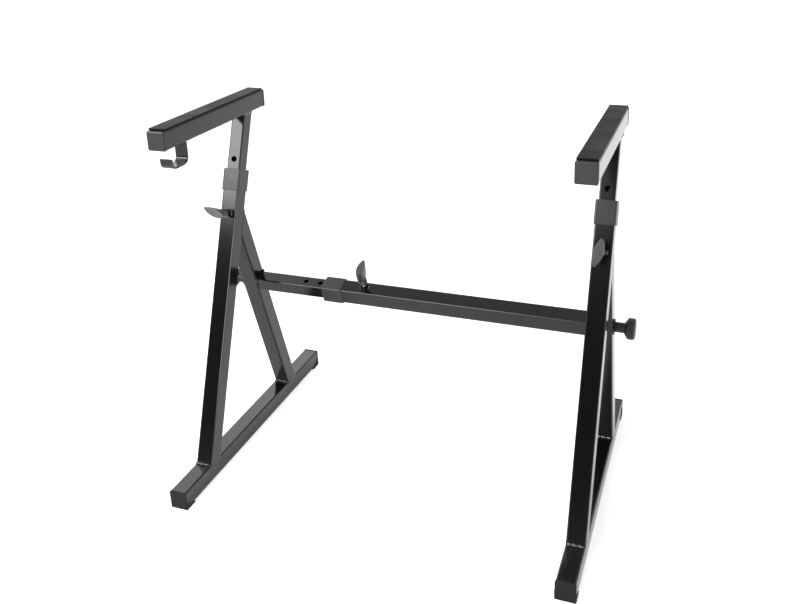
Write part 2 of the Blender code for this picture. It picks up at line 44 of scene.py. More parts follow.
# Sizes of the solids that the small pieces sit on
TUBE = 0.030
SLIDE_TUBE = 0.025
GAP = 0.0003
FRAME_X = 0.323
FOOT_TOP = 0.032
POST_Y = -0.156
POST_LEAN = math.radians(21)
POST_LENGTH = 0.508
BRACE_Y = 0.1335
BRACE_LEAN = math.radians(18)
ARM_BOTTOM = 0.6054
HOOK_Y = -0.1275
HOOK_WIDTH = 0.022
HOOK_SHEET = 0.003
CROSSBAR_HEIGHT = 0.288
CROSSBAR_OUTER_LENGTH = 0.478
SCREW_TO_END = 0.074
HOLE_RADIUS = 0.005
UPRIGHT_HOLE_PITCH = 0.032
CROSSBAR_HOLE_PITCH = 0.029
NUT_RADIUS = 0.0075
HUB_START = 0.011
SCREW_RADIUS = 0.004
SCREW_GRIP = 0.012
SIDES = {"left": -1, "right": 1}
QUARTER_TURN = math.radians(90)

# The crossbar, from brace to brace
CROSSBAR_LENGTH = 2 * (FRAME_X - TUBE / 2)
# Holes in the sliding tubes, counted in pitches from the clamping screw
UPRIGHT_HOLE_STEPS = range(-6, 4)
CROSSBAR_HOLE_STEPS = range(-4, 5)

# Weld beads: radius of each kind, and how much shorter each is than the edge that it lies on
BEAD = 0.0033
ARM_BEAD = 0.8 * BEAD
HOOK_BEAD = 0.75 * BEAD
BEAD_SHORTER = 0.003
ARM_BEAD_SHORTER = 0.002
HOOK_BEAD_SHORTER = 0.001
# Where a bead's middle lies: out from the tube, above the foot, below the arm
BASE_BEAD_OUT = 0.0004
BASE_BEAD_UP = 0.0005
APEX_BEAD_OUT = 0.0003
ARM_BEAD_DOWN = 0.0004
HOOK_BEAD_DOWN = 0.0003
# How a bead is laid, and its swell as shares of its radius
BEAD_STEP = 0.0006
RING_SIDES = 12
DROP_PITCH = 0.0092
DROP_SKEW = 0.6
DROP_SWELL = 0.68
RIPPLE_PITCH = 0.0024
RIPPLE_SWELL = 0.05
UNEVEN_SWELL = 0.10
UNEVEN_PACE = 1.7
UNEVEN_START = 0.6
SLIMMEST = 0.52
END_BLUNTNESS = 0.25
LEAST_WIDTH = 0.3

# Flush fills: width, how deep their middle lies inside the tube's side, and how much shorter they are than the seam
FILL_WIDTH = 0.0027
FILL_INSET = 0.0013
FILL_SHORTER = 0.0020
FILL_SOFTENING = 0.0003
BASE_FILL_HEIGHT = 0.0036
BASE_FILL_DOWN = 0.0010
APEX_FILL_DEPTH = 0.0024
APEX_FILL_BACK = 0.0001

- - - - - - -

= Given instruction =
Give back the data above exactly as it appears.

= The solution =
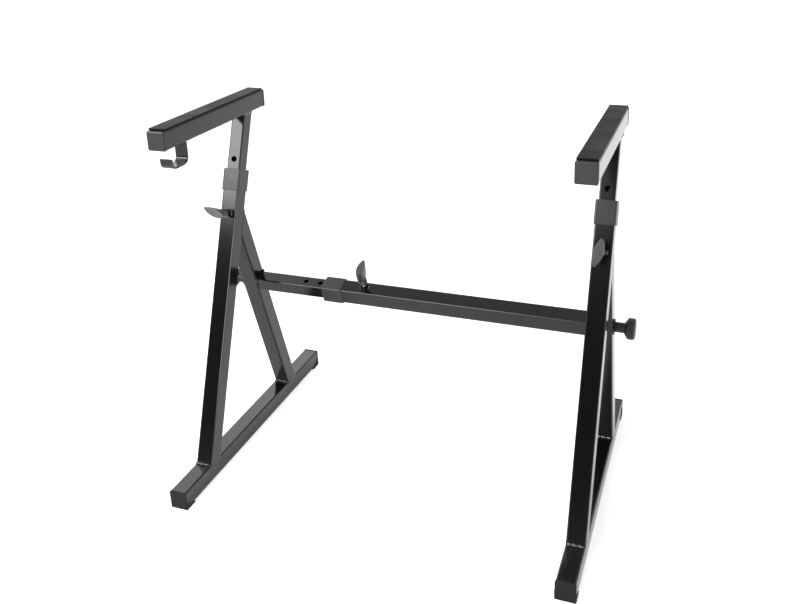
Write part 2 of the Blender code for this picture. It picks up at line 44 of scene.py. More parts follow.
# Sizes of the solids that the small pieces sit on
TUBE = 0.030
SLIDE_TUBE = 0.025
GAP = 0.0003
FRAME_X = 0.323
FOOT_TOP = 0.032
POST_Y = -0.156
POST_LEAN = math.radians(21)
POST_LENGTH = 0.508
BRACE_Y = 0.1335
BRACE_LEAN = math.radians(18)
ARM_BOTTOM = 0.6054
HOOK_Y = -0.1275
HOOK_WIDTH = 0.022
HOOK_SHEET = 0.003
CROSSBAR_HEIGHT = 0.288
CROSSBAR_OUTER_LENGTH = 0.478
SCREW_TO_END = 0.074
HOLE_RADIUS = 0.005
UPRIGHT_HOLE_PITCH = 0.032
CROSSBAR_HOLE_PITCH = 0.029
NUT_RADIUS = 0.0075
HUB_START = 0.011
SCREW_RADIUS = 0.004
SCREW_GRIP = 0.012
SIDES = {"left": -1, "right": 1}
QUARTER_TURN = math.radians(90)

# The crossbar, from brace to brace
CROSSBAR_LENGTH = 2 * (FRAME_X - TUBE / 2)
# Holes in the sliding tubes, counted in pitches from the clamping screw
UPRIGHT_HOLE_STEPS = range(-6, 4)
CROSSBAR_HOLE_STEPS = range(-4, 5)

# Weld beads: radius of each kind, and how much shorter each is than the edge that it lies on
BEAD = 0.0033
ARM_BEAD = 0.8 * BEAD
HOOK_BEAD = 0.75 * BEAD
BEAD_SHORTER = 0.003
ARM_BEAD_SHORTER = 0.002
HOOK_BEAD_SHORTER = 0.001
# Where a bead's middle lies: out from the tube, above the foot, below the arm
BASE_BEAD_OUT = 0.0004
BASE_BEAD_UP = 0.0005
APEX_BEAD_OUT = 0.0003
ARM_BEAD_DOWN = 0.0004
HOOK_BEAD_DOWN = 0.0003
# How a bead is laid, and its swell as shares of its radius
BEAD_STEP = 0.0006
RING_SIDES = 12
DROP_PITCH = 0.0092
DROP_SKEW = 0.6
DROP_SWELL = 0.68
RIPPLE_PITCH = 0.0024
RIPPLE_SWELL = 0.05
UNEVEN_SWELL = 0.10
UNEVEN_PACE = 1.7
UNEVEN_START = 0.6
SLIMMEST = 0.52
END_BLUNTNESS = 0.25
LEAST_WIDTH = 0.3

# Flush fills: width, how deep their middle lies inside the tube's side, and how much shorter they are than the seam
FILL_WIDTH = 0.0027
FILL_INSET = 0.0013
FILL_SHORTER = 0.0020
FILL_SOFTENING = 0.0003
BASE_FILL_HEIGHT = 0.0036
BASE_FILL_DOWN = 0.0010
APEX_FILL_DEPTH = 0.0024
APEX_FILL_BACK = 0.0001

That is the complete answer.